Participants : Pierre Chatelain, Alexandre Krupa.

This study focuses on a new ultrasound-based visual servoing approach that optimizes the positioning of an ultrasound probe manipulated by a robotic arm in order to improve the quality of the acquired ultrasound images. To this end, we use the recent framework of ultrasound confidence map, developed in the Chair for Computer Aided Medical Procedures and Augmented Reality of Prof. Nassir Navab, which aims at estimating the per-pixel quality of the ultrasound signal based on a model of sound propagation in soft tissues. More specifically, we treat the ultrasound confidence maps as a new modality and designed a visual servoing control law for image quality optimization. We illustrated our approach with the application of robotic tele-echography where the in-plane rotation of a 2D probe is visually servoed by the confidence map and the other degrees of freedom are teleoperated by the user. Experiments performed on both an ultrasound examination training phantom and ex vivo tissue samples validated this new concept [32] . Currently, we consider the confidence-driven servoing of other degrees of freedom, in particular out-of-plane motions that were controlled in our previous works from image moments [6] , which could provide finer control of the image quality.

Visual servoing based on ultrasound elastography

Participants : Pedro Alfonso Patlan Rosales, Alexandre Krupa.

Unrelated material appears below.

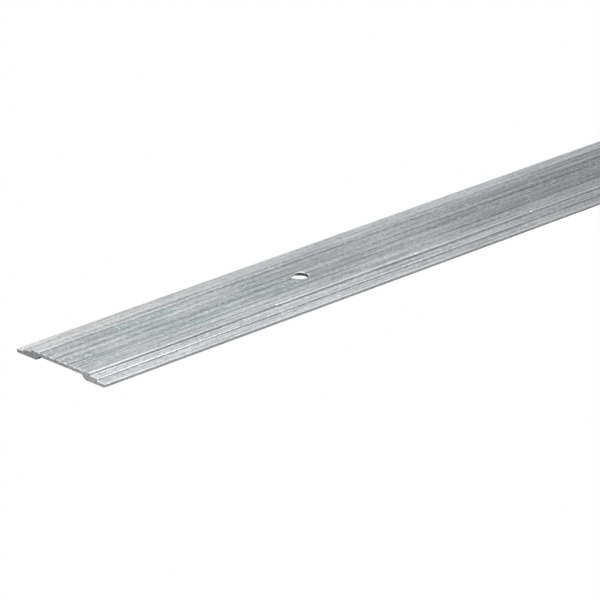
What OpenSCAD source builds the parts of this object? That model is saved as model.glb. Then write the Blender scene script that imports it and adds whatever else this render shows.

This study concerns the use of the ultrasound elastography as a new image modality for the control of the motion of an ultrasound probe actuated by a robotic manipulator. Elastography imaging is performed by applying continuous stress variation on soft tissues in order to estimate a strain map of the observed tissues. It is obtained by estimating, from the RF (radio-frequency) signal along each scan line of the probe transducer, the echo time delays between pre- and post-compressed tissue. Usually, this continuous stress variation is performed manually by the user who manipulates the US probe and it results therefore in a user-dependent quality of the elastography image. To improve the US elastography imaging, we recently developed an assistant robotic palpation system that automatically moves an ultrasound probe in such a way to optimize ultrasound elastography. The main originality of this preliminary work concerns the use of the elastography modality directly as input of the robot controller thanks to an innovative ultrasound elastography-based visual servoing approach.

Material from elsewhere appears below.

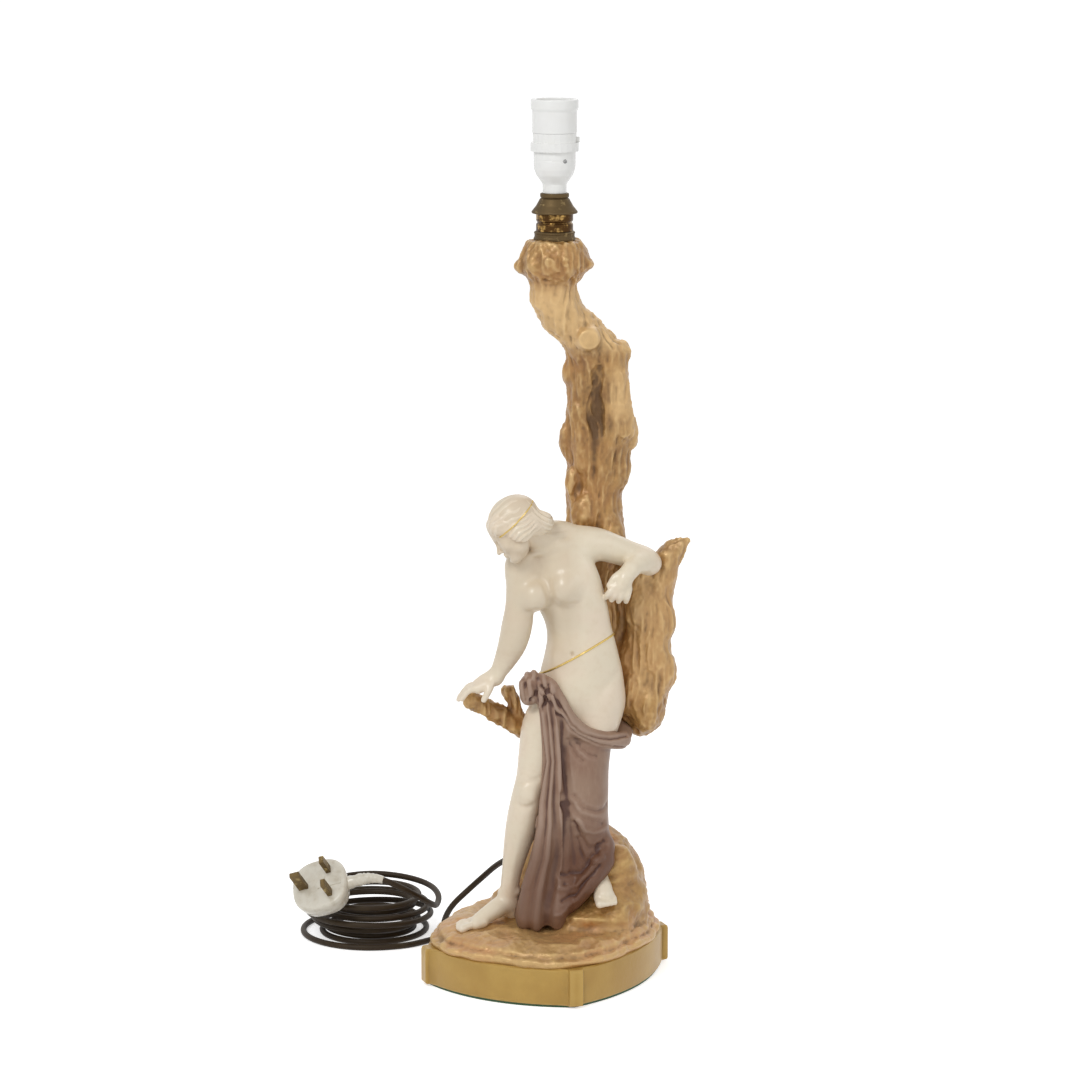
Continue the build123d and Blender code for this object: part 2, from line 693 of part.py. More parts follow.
plug_out = Vector(-0.32, -0.66, 0.69).normalized()  # the way that the pins point
plug_rise = Vector(-0.93, 0.15, -0.29).normalized()  # from the cord's side of the plug to its earth pin
plug_rise = (plug_rise - plug_out * plug_rise.dot(plug_out)).normalized()
plug_face = Plane(Vector(plug_x, plug_y, plug_z), x_dir=plug_rise.cross(plug_out), z_dir=plug_out)
relief_plane = Plane(
    plug_face.from_local_coords((0, -plug_half_width, -plug_thickness / 2)), x_dir=plug_out, z_dir=-plug_rise
)
plug_mouth = relief_plane.origin - plug_rise * relief_length

turn, radius, height = coil_start, coil_radius, cord_radius
coil_stations = [coil_place(turn, radius, height)]
spiral = -1
for layer in range(coil_layers):
    if layer == 0:
        radius -= coil_step * (180 + coil_start) / 180
        turn = -180
    else:
        turn -= 180
        height += coil_layer_rise
    coil_stations.append(coil_place(turn, radius, height))
    for half_turn in range(coil_half_turns):
        turn -= 180
        radius += spiral * coil_step
        coil_stations.append(coil_place(turn, radius, height))
    spiral = -spiral

tail = 2 * cord_radius
coil_mouth = coil_stations[0][0] - coil_stations[0][1] * tail
with BuildLine() as coil_route:
    Line(coil_mouth, coil_stations[0][0])
    for (start, start_run), (finish, finish_run) in zip(coil_stations, coil_stations[1:]):
        biarc(start, start_run, finish, finish_run)
    biarc(*coil_stations[-1], plug_mouth - plug_rise * tail, plug_rise)
    Line(plug_mouth - plug_rise * tail, plug_mouth)
coil_path = coil_route.wires()[0]
cord_coil = tube_along(coil_path)

lead_corners = [Vector(*point) for point in lead_points]
lead_corners += [coil_mouth - coil_stations[0][1] * lead_landing, coil_mouth]
lead_radii = []
for before, corner, after in zip(lead_corners, lead_corners[1:], lead_corners[2:]):
    arriving = corner - before
    leaving = after - corner
    turn = radians(arriving.get_angle(leaving))
    lead_radii.append(lead_bend_share * min(arriving.length, leaving.length) / tan(turn / 2))
print("lead radii", [round(radius, 1) for radius in lead_radii])
with BuildLine() as lead_route:
    FilletPolyline(*lead_corners, radius=lead_radii)
cord_lead = tube_along(lead_route.wires()[0])

# Least gap between the coil's turns, on points along it that are further apart than a quarter turn
coil_points = [coil_path @ (step / gap_steps) for step in range(gap_steps + 1)]
apart = int(gap_steps * coil_radius / coil_path.length)
coil_gap = min(
    (near - far).length
    for index, near in enumerate(coil_points)
    for far in coil_points[index + apart:]
)
print("coil gap to itself", round(coil_gap - 2 * cord_radius, 2))

bush_plane = Plane(lead_corners[0], z_dir=lead_corners[1] - lead_corners[0])
with BuildPart() as cord_bush:
    with BuildSketch(bush_plane):
        RegularPolygon(bush_flange_radius, small_sides)
    extrude(amount=-bush_flange_height)
    with BuildSketch(bush_plane.offset(-bush_flange_height)):
        RegularPolygon(bush_spigot_radius, small_sides)
    extrude(amount=-bush_spigot_length)
boulder = cut_by(boulder, cord_bush)

plug_outline_shares = [
    (-0.75, 1.0), (0.75, 1.0), (1.0, 0.45), (1.0, -0.35), (0.6, -1.0), (-0.6, -1.0), (-1.0, -0.35), (-1.0, 0.45),
]
plug_body = skin([
    [
        plug_face.from_local_coords((x * plug_half_width * spread, y * plug_half_width * spread, -depth))
        for x, y in plug_outline_shares
    ]
    for depth, spread in ((plug_thickness, plug_back_share), (plug_bevel, 1), (0, plug_rim_share))
])


def pin(x, rise, width, depth, length):
    """A flat pin, rooted in the plug's face, with a bevelled end."""
    with BuildPart() as blade:
        with BuildSketch(plug_face.offset(-pin_root)):
            with Locations((x, rise)):
                Rectangle(width, depth)
        extrude(amount=pin_root + length)
        chamfer(blade.faces().sort_by(Axis((0, 0, 0), plug_out))[-1].edges(), pin_bevel)
    return blade


plug_earth_pin = pin(0, pin_rise + pin_pitch, earth_pin_width, earth_pin_depth, earth_pin_length)
plug_line_pin = pin(pin_half_pitch, pin_rise, pin_width, pin_depth, pin_length)
plug_neutral_pin = pin(-pin_half_pitch, pin_rise, pin_width, pin_depth, pin_length)
with BuildPart() as plug_fuse_carrier:
    with BuildSketch(plug_face.offset(-carrier_depth)):
        with Locations((0, pin_rise)):
            Rectangle(carrier_width, carrier_length)
    extrude(amount=carrier_depth + carrier_proud)
plug_relief = turned(Vector(0, 0, 0), small_sides, [
    (relief_radius, -relief_root),
    (relief_radius, 0),
    (relief_tip_radius, relief_length),
])
plug_relief.part.move(relief_plane.location)
plug_body = cut_by(plug_body, plug_earth_pin, plug_line_pin, plug_neutral_pin, plug_fuse_carrier, plug_relief)

sections = {
    "plinth": plinth,
    "base_pad": base_pad,
    "ledge": ledge,
    "boulder": boulder,
    "trunk": trunk,
    "crook": crook,
    "burl": burl,
    "knot": knot,
    "stump": stump,
    "branch": branch,
    "twig": twig,
    "torso": torso,
    "neck": neck,
    "head": head,
    "hair": hair,
    "hair_bun": hair_bun,
    "arm_right": arm_right,
    "hand_right": hand_right,
    "arm_left": arm_left,
    "forearm_left": forearm_left,
    "hand_left": hand_left,
    "leg_right": leg_right,
    "foot_right": foot_right,
    "foot_left": foot_left,
    "drape_roll": drape_roll,
    "drape": drape,
    "threaded_tube": threaded_tube,
    "gallery": gallery,
    "gallery_cone": gallery_cone,
    "holder_cup": holder_cup,
    "cup_screw": cup_screw,
    "switch_body": switch_body,
    "switch_bar": switch_bar,
    "holder_skirt": holder_skirt,
    "holder_barrel": holder_barrel,
    "contact_block": contact_block,
    "plunger_left": plungers["left"],
    "plunger_right": plungers["right"],
    "spring_left": springs["left"],
    "spring_right": springs["right"],
    "cord_bush": cord_bush,
    "cord_lead": cord_lead,
    "cord_coil": cord_coil,
    "plug_body": plug_body,
    "plug_relief": plug_relief,
    "plug_earth_pin": plug_earth_pin,
    "plug_line_pin": plug_line_pin,
    "plug_neutral_pin": plug_neutral_pin,
    "plug_fuse_carrier": plug_fuse_carrier,
}
for name, piece in sections.items():
    save(piece, name)
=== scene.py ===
from itertools import product
from math import cos, pi, radians, sin

import bpy
import numpy as np
from mathutils import Euler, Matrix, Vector
from mathutils.bvhtree import BVHTree


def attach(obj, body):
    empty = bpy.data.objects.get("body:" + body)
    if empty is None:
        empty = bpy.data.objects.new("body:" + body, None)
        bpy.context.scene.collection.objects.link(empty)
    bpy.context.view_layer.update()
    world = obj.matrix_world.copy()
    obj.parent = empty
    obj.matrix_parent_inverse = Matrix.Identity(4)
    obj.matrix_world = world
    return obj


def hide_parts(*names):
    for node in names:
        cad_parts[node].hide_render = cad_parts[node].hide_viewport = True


# A ceramic figure lamp in its studio. The cord, camera and studio are in metres, and all else in mm
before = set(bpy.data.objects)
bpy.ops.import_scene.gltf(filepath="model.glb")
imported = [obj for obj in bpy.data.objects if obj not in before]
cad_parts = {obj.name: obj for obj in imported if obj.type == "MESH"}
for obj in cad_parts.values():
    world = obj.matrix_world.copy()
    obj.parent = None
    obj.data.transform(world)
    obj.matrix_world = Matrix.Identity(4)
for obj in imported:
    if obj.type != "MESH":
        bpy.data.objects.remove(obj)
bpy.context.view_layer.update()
mm = 0.001
coarse = 1.0  # trial renders use a coarser clay
random_start = 7
seat = np.array([6.684, 0.0, 588.0])  # where the brass stands on the burl


def shown(name, data):
    """A new object in the scene."""
    made = bpy.data.objects.new(name, data)
    bpy.context.scene.collection.objects.link(made)
    return made


def aimed(thing, place, target):
    """Puts a camera or a light in its place and points it at a target."""
    thing.location = place
    thing.rotation_euler = (Vector(target) - thing.location).to_track_quat("-Z", "Y").to_euler()


def ramp(values, start, span):
    """From 0 at the start to 1 a span further on. A negative span runs downward."""
    return np.clip((values - start) / span, 0, 1)


# Camera, at the photograph's height and distance
camera_x = -0.0046
lens = bpy.data.cameras.new("camera")
lens.lens = 129.5
lens.sensor_width = 36.0
camera = shown("camera", lens)
aimed(camera, (camera_x, -3.0, 0.9), (camera_x, 0.0, 0.352))
bpy.context.scene.camera = camera


# Materials

class Value:
    """What a socket gives, so that a material's sums read as plain expressions."""

    def __init__(self, finish, socket):
        self.finish = finish
        self.socket = socket

    def sum(self, operation, first, second):
        return self.finish.node("ShaderNodeMath", {"operation": operation}, {0: first, 1: second})

    def __add__(self, other):
        return self.sum("ADD", self, other)

    def __sub__(self, other):
        return self.sum("SUBTRACT", self, other)

    def __rsub__(self, other):
        return self.sum("SUBTRACT", other, self)

    def __mul__(self, other):
        return self.sum("MULTIPLY", self, other)

    __radd__ = __add__
    __rmul__ = __mul__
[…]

Visual servoing using shearlet transform

Participants : Lesley-Ann Duflot, Alexandre Krupa.

Similar to wavelet transform, shearlet transform is usually used in the field of signal or image compression. At the best of our knowledge these image representations were never used directly as feedback of a closed-loop control scheme. The objective of this work is to study the feasibility of using the coefficients of shearlet transform of the observed ultrasound image directly as the visual features of an image-based visual servoing. In this study we estimated numerically the interaction matrix that links the time variation of the coarsest coefficients of the shearlet to the motion of the ultrasound probe. This shearlet-based visual servoing was experimentally tested for automatically positioning a 2D US probe, held by a robot, on a desired section of an abdominal phantom. The first results demonstrated promising performances.